#### DATA EXCERPT
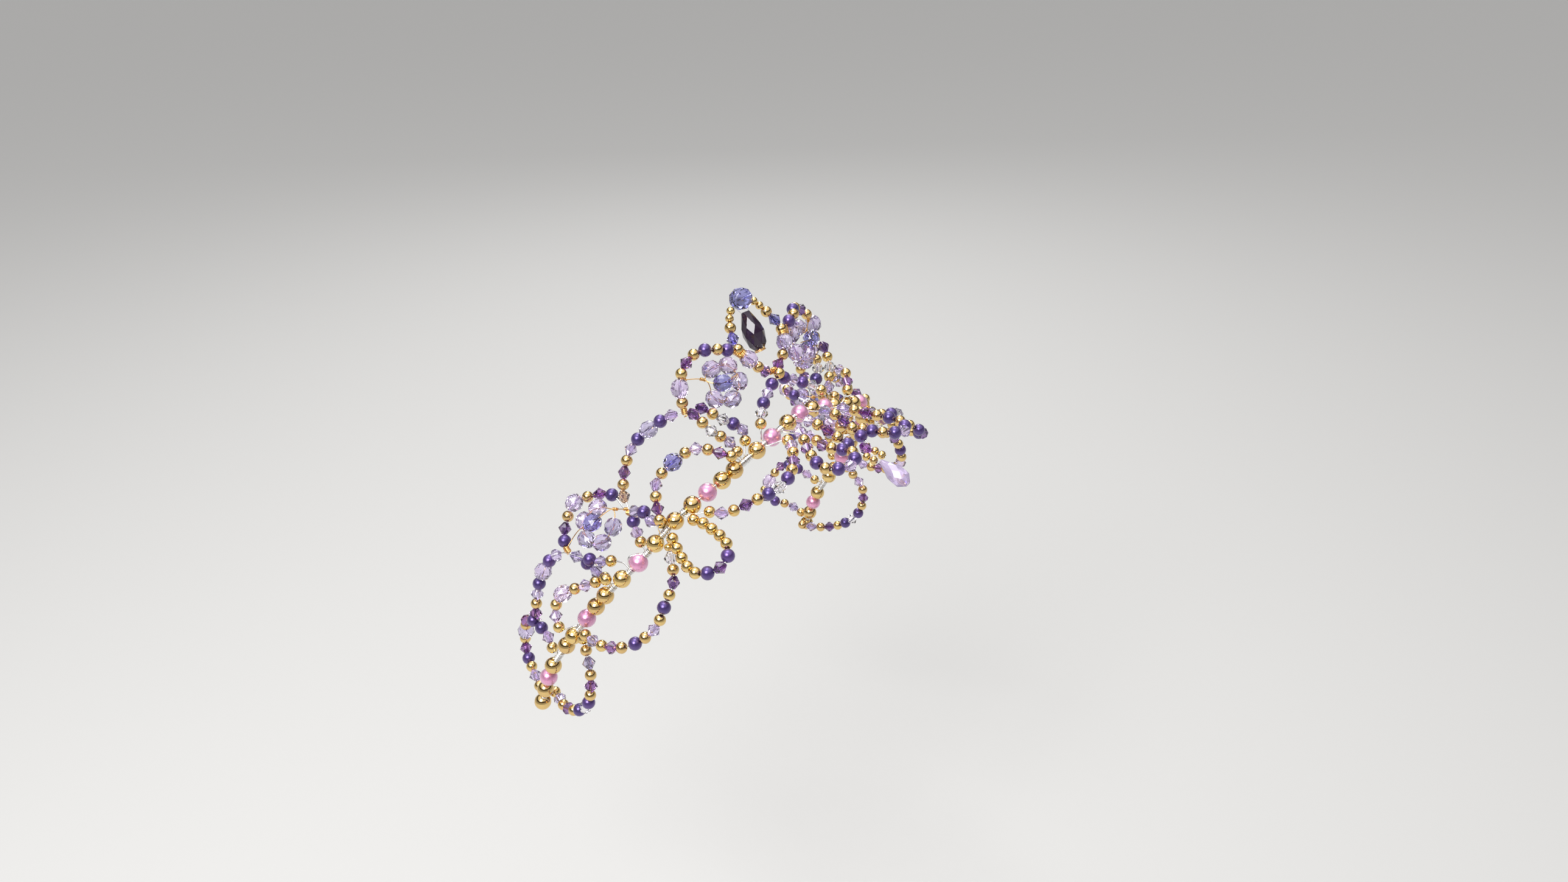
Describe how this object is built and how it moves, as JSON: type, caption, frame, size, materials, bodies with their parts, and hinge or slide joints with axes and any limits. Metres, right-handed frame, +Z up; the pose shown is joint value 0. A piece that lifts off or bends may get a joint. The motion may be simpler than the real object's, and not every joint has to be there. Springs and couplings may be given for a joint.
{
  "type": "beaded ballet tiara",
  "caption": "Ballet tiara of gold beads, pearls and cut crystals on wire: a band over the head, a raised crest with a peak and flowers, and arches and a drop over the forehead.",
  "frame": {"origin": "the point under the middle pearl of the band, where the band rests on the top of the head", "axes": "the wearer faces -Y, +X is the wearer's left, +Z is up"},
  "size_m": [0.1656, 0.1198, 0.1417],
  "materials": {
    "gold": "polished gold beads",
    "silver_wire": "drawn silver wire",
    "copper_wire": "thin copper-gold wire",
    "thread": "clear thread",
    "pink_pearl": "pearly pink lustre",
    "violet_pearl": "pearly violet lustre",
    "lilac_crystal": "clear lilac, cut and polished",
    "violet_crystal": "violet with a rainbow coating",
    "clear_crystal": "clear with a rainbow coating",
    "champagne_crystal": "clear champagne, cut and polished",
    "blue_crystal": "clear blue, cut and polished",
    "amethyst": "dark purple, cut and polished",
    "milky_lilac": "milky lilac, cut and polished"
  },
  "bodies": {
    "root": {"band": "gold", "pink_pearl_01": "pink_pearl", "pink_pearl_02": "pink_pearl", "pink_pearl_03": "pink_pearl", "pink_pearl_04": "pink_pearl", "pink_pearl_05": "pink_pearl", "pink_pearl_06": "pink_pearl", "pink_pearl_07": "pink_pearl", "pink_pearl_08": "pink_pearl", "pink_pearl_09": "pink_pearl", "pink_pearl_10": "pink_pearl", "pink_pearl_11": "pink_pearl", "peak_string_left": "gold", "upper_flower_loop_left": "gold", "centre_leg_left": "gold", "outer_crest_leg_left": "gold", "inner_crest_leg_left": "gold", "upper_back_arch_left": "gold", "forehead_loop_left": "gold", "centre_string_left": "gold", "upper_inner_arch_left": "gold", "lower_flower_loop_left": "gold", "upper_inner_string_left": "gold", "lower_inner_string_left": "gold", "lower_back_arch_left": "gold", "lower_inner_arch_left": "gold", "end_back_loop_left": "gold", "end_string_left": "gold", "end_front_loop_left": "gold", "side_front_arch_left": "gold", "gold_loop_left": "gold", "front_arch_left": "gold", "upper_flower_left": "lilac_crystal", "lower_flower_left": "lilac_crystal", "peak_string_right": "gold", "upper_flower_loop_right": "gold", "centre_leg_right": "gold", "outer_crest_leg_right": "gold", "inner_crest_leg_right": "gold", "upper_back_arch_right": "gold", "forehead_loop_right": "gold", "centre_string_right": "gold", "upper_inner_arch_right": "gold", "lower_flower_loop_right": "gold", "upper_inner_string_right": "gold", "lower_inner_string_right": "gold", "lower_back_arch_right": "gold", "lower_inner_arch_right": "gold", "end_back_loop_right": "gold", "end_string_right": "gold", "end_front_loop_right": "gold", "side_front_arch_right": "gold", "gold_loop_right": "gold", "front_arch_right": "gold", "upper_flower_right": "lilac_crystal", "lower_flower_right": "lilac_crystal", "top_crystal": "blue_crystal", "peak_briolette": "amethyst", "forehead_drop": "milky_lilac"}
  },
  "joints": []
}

#### WHAT NEEDS TO BE DONE
Give the count of lines containing "materials", with no added text.

#### FINISHED TASK
2